- **Data**
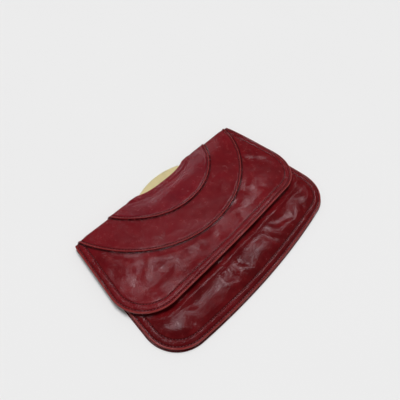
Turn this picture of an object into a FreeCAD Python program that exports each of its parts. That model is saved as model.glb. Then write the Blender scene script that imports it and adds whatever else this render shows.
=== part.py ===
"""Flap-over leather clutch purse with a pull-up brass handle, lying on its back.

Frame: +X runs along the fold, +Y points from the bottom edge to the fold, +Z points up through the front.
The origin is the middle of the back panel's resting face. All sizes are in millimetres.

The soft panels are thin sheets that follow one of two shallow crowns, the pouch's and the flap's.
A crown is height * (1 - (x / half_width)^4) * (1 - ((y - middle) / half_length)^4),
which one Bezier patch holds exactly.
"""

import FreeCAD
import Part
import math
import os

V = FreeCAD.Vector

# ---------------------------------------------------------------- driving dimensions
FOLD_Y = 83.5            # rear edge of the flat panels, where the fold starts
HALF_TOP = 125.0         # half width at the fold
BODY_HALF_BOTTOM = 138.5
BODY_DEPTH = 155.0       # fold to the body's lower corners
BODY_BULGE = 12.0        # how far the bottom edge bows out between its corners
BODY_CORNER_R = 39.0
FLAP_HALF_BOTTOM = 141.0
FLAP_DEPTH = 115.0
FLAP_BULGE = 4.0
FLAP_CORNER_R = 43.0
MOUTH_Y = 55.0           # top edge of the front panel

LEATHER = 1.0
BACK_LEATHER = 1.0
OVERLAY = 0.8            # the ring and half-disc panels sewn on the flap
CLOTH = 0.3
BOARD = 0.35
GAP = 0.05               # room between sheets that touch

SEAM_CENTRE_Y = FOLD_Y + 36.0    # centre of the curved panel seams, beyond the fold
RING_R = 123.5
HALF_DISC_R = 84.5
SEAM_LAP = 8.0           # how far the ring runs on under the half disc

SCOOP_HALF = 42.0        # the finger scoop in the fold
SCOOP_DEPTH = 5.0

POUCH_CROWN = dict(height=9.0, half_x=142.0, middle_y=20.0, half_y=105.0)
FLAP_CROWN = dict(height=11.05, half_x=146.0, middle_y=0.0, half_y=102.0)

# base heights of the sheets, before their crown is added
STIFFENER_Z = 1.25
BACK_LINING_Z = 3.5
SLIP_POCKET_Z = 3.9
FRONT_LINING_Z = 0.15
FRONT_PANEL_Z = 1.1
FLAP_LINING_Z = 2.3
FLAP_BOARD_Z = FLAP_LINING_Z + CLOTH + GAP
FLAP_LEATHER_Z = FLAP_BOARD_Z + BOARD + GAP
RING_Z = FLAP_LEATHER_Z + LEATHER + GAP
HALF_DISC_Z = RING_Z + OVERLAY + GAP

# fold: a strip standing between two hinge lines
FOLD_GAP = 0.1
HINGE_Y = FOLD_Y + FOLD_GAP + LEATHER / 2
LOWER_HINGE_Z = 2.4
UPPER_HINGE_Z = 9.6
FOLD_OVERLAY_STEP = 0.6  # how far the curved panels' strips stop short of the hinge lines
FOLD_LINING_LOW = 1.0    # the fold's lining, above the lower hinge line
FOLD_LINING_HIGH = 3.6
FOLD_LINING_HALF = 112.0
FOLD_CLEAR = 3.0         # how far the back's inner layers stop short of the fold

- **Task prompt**
Up to and including the line with "V = FreeCAD.Vector", repeat the data exactly, starting from its first line; nothing else belongs in the response.

- **Result of the exercise**
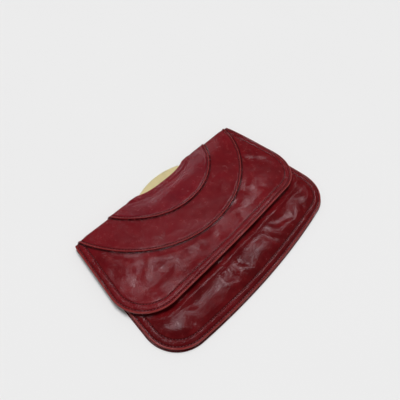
Turn this picture of an object into a FreeCAD Python program that exports each of its parts. That model is saved as model.glb. Then write the Blender scene script that imports it and adds whatever else this render shows.
=== part.py ===
"""Flap-over leather clutch purse with a pull-up brass handle, lying on its back.

Frame: +X runs along the fold, +Y points from the bottom edge to the fold, +Z points up through the front.
The origin is the middle of the back panel's resting face. All sizes are in millimetres.

The soft panels are thin sheets that follow one of two shallow crowns, the pouch's and the flap's.
A crown is height * (1 - (x / half_width)^4) * (1 - ((y - middle) / half_length)^4),
which one Bezier patch holds exactly.
"""

import FreeCAD
import Part
import math
import os

V = FreeCAD.Vector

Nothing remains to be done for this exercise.